Mick Harte Was Here
- First edition cover
- Author: Barbara Park
- Language: English
- Genre: Children's novel
- Publisher: Yearling (a division of Random House)
- Publication date: August 27, 1995
- Publication place: United States
- ISBN: 0-679-88203-0

= Mick Harte Was Here =

1995 novella by Barbara Park

Mick Harte Was Here is a novella written by Barbara Park, which focuses on how Phoebe, a thirteen-year-old girl, copes with the death of her brother, Mick Harte, who was killed in a bicycle accident due to head injuries he received while not wearing his helmet. In 1998, the book was awarded the annual William Allen White Children's Book Award.

== Plot summary ==
Thirteen-year-old Phoebe Harte's younger brother, Mick, dies in a bicycle accident, because he chooses not to wear a helmet. This brings an incredible amount of grief and sorrow to the Harte family. The book, narrated by Phoebe herself, shows the effect Mick's death has on his friends and schoolmates, and delves deeply into the grieving process experienced by Phoebe and her parents. The book delivers some of Phoebe's fondest memories of Mick—many of them relating the pranks that Mick enjoyed playing on his friends and family—in the form of anecdotes about when the two of them were younger.

According to Publishers Weekly, Park demonstrates a tremendous ability "to convey so affectingly both the individual and collective pain of this family's members." Park does this, not through melodrama, but rather through what Publishers Weekly calls a focus "on small moments", such as when Phoebe's father arrives home from the hospital and quietly closes the door to Mick's room.

== Reception ==
Park's novella was well-reviewed.

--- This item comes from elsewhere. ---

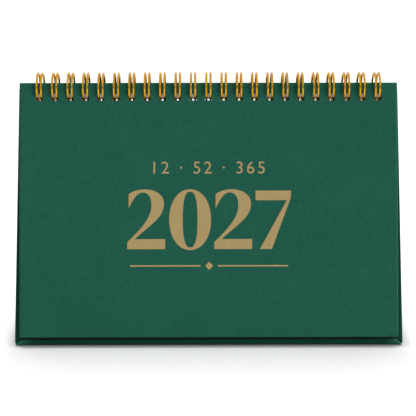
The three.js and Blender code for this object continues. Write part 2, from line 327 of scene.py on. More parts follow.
def tan_foil():
    """Matt foil with the cloth's grain in its colour and its bump."""
    material, tree, place = start_material("matt_champagne_foil")
    speck = add(tree, "ShaderNodeTexNoise", Vector=place, Scale=repeats(FOIL_SPECK),
                Detail=4.0, Roughness=0.55).outputs["Fac"]
    colour = add(tree, "ShaderNodeValToRGB", Fac=speck, stops=shades("#9e885a", "#ac9562"))
    bump = add(tree, "ShaderNodeBump", Height=speck, Strength=0.25, Distance=0.03 * MM)
    shader = add(tree, "ShaderNodeBsdfPrincipled", Base_Color=colour.outputs["Color"],
                 Normal=bump.outputs["Normal"], Metallic=0.25, Roughness=0.5)
    add(tree, "ShaderNodeOutputMaterial", Surface=shader.outputs["BSDF"])
    return material


champagne_foil = tan_foil()
print("foil finish:", champagne_foil.name)

# %% [markdown]
# The parts that keep their solid from the frame need a finish too, inside the tent as well
# as outside. The record names a material slot for each part, so the finish follows from the
# slot. The easel's cloth is a little deeper than the cover's: painted shade, for the cover's shadow.

# %% Finishes of the frame's own parts
finish_of_slot = {
    "green_cloth": easel_cloth_painted_shade,
    "grey_board": black_board_and_hole_shade,
    "lining_paper": lining_paper,
    "leaf_paper": leaf_paper,
    "gold_wire": gold_wire,
}
for part in frame["record"]["subparts"]:
    mesh = frame["nodes"][part["node"]].data
    mesh.materials.clear()
    mesh.materials.append(finish_of_slot[part["material_slot"]])
print("finishes:", ", ".join(finish_of_slot))

# %% [markdown]
# Cloth turned over a board leaves no sharp arris: it rolls over the edge in a small radius
# and runs down the side. A Bevel modifier could round a box, but it would also round the
# punched holes. So the roll is a profile, worked out once and laid along every edge.

# %% The roll of cloth over an edge
ROLL_STEPS = 7


def rolled_edge(width, height, side_drop, power):
    """Offsets from the outer edge, and drops below the face, along the roll and down the side.

    offset = width (1 - sin^(2/power)) and drop = height (1 - cos^(2/power)). A power of 2 is a
    quarter ellipse, and a lower one is nearer to a flat bevel with soft ends.
    """
    turn = np.linspace(0, np.pi / 2, ROLL_STEPS + 1)
    inset = np.append(width * (1 - np.sin(turn) ** (2 / power)), 0.0)
    drop = np.append(height * (1 - np.clip(np.cos(turn), 0, 1) ** (2 / power)), side_drop)
    return inset, drop


print("points along a roll:", len(rolled_edge(0.5, 0.5, 1.9, 2.0)[0]))

# %% [markdown]
# Each cloth is a grid that lies flat over its board. Holes could be cut with a Boolean, but
# that leaves a torn mesh. Here the grid has lines exactly at the holes' sides and ends, and
# the faces inside the holes are simply left out. The outer lines follow the roll.

# %% Grid of a covered face, with its holes
LOOPS = 23
LOOP_PITCH = 25.4 / 3
HOLE = 4.0
loop_centres = (np.arange(LOOPS) - (LOOPS - 1) / 2) * LOOP_PITCH


def face_grid(half_width, top, bottom, hole_depth, side_line, thickness, roll, foot=None):
    """Places across and down the slope, half widths, drops below the face, and faces.

    half_width gives half the width at a depth. Columns are the rolled sides, a line near each
    of them and both sides of each hole. Rows are the rolled top, both ends of the holes, and
    the rolled bottom or the foot's own rows. A drop is the larger of its column's and its row's.
    """
    side_width, end_width, height, power = roll
    inset, side_drop = rolled_edge(side_width, height, thickness, power)
    end_inset, end_drop = rolled_edge(end_width, height, thickness, power)
    foot_rows, foot_drop = (-end_inset, end_drop) if foot is None else foot
    hole_sides = np.concatenate([loop_centres - HOLE / 2, loop_centres + HOLE / 2])
    lines = np.sort(np.concatenate([hole_sides, [-side_line, side_line]]))
    hole_rows = hole_depth + np.array([-HOLE, HOLE]) / 2
    depth = np.concatenate([top + end_inset[::-1], hole_rows, bottom + np.array(foot_rows)])[:, None]
    row_drop = np.concatenate([end_drop[::-1], [0.0, 0.0], foot_drop])[:, None]
    column_drop = np.concatenate([side_drop[::-1], np.zeros(len(lines)), side_drop])[None, :]
    half = half_width(depth)
    middle = np.broadcast_to(lines, (len(depth), len(lines)))
    x = np.concatenate([-half + inset[::-1], middle, half - inset], axis=1)
    keep = np.ones((x.shape[0] - 1, x.shape[1] - 1), bool)
    first_hole = len(inset) + 1
    keep[len(end_inset), first_hole:first_hole + 2 * LOOPS:2] = False
    depth = np.broadcast_to(depth, x.shape).copy()
    return x, depth, half, np.maximum(column_drop, row_drop), grid_faces(*x.shape, keep)[:, ::-1]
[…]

Publishers Weekly called it "a full-fledged and fully convincing drama", lauding "Park's ability to make the events excruciatingly real while entirely avoiding the mawkish." In 1998, the book won the William Allen White Children's Book Award, an honor bestowed upon it by a vote of Kansas schoolchildren.

== Bicycle safety theme ==
In addition to the aforementioned focus of the novella on the grieving process, another theme woven into the fabric of the novella is that of bicycle safety. The book strongly suggests that had Mick been wearing a bicycle helmet, he would not have died from his injuries. In one scene, as Phoebe is experiencing a sense of guilt over Mick's death, her father sighs heavily, and says quietly, "If only I had made him wear his helmet." The theme is brought around again towards the end of the book, when Phoebe moves past her own pain and anger in what Publishers Weekly calls "a powerful scene in which Phoebe overcomes her own pain and anger to participate in a school assembly on bicycle safety." However, Publishers Weekly also notes that the theme of bicycle safety "never dominates the story", and that Park never allows the book to descend into a maudlin "cautionary tale."